1 Reply Latest reply on Jun 23, 2021 11:56 AM by Eric Kilgore

    Abram Colby of Penfield, Ga - Reconstruction Era

    Tara Coile Newbie

      I am a native to Greene County, Ga and have recently learned of many, many things no one taught us in my 39 yrs of both life and education here. Mr. Abram Colby was our first African American Rep, part of the original 33, during reconstruction. Well of course, hell and high water, eventually when he wouldn't take bribes, the klan went after him. He lived to tell the story, miraculously, and testifies in 1871 against them. No one here ever mentioned his name here. He disappeared after fleeing to Atlanta with Monday Floyd out of Morgan, Co. Ga. I know his son continued on his work for a while. I want to find out where/what happened to his line. I am trying to find out where he is buried.
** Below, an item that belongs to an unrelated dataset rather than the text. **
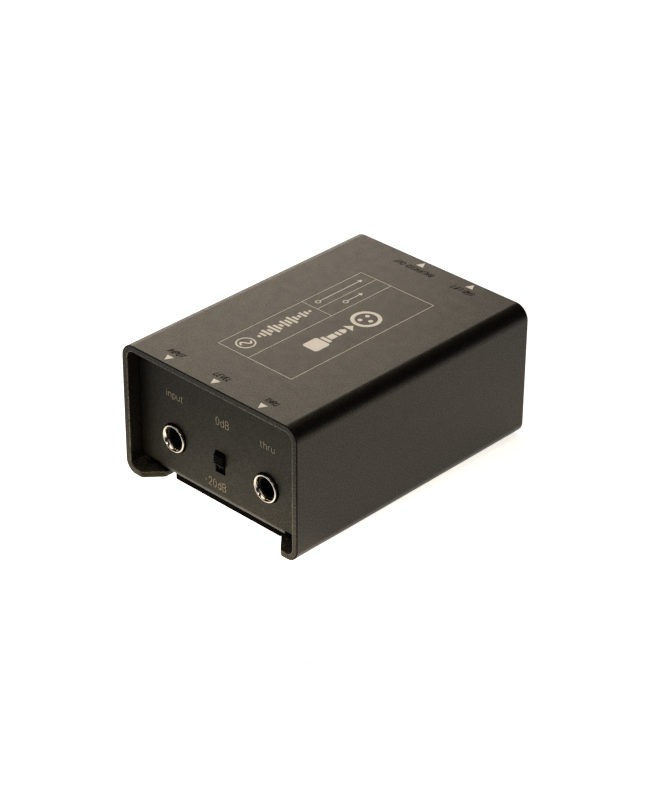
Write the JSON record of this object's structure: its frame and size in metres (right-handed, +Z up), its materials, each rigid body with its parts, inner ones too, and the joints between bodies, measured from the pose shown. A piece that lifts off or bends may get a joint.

I am trying to find out all I can so I can educate others about him and that time period. I do educational programming at my library and this is the perfect place, time to start showing the parts of history that have been whitewashed out.  If anyone has any information, as I don't know if he didn't want to be found after all he went through, or if something worse happened. Someone, somewhere, has to know something. My goal is to honor the man, regardless of what I find, and all those others that fought bravely for their rights against terrorism in this county.

      Tara

        • Re: Abram Colby of Penfield, Ga - Reconstruction Era
          Eric Kilgore Adventurer

          Dear Tara Coile,

           

          Thank you for posting your question on History Hub!

           

          The Federal Government does not ordinarily create or maintain birth, adoption, death, marriage or divorce records. Such records are made and kept by State and local governments rather than the National Archives. We suggest searching substitute record sources such as probate records, church records, and newspaper records that may uncover more information about Abram Colby. Unfortunately,  There's not much in the record following his testimony to Congress. 

           

          If you haven't done so already, I would check out Ancestry.com, which is a subscription-based service, but through partnerships with archives and libraries, offers free access at some locations.  Using our access, I was able to locate a family tree with an Abram Colby that matches some of the data when know about Abram's age, and residence.  Here are some screenshots of a public family tree containing some helpful information.

           

           

           

           

          Also, be aware that misspellings were/are common on hand-written documents such as  Census records.  I believe in the 1870 Census, Abram is recorded as "Abraham."  The Census records are also available on Familysearch.org which offers free memberships and access. 

           

          We hope this information is helpful.  Best of luck on your research!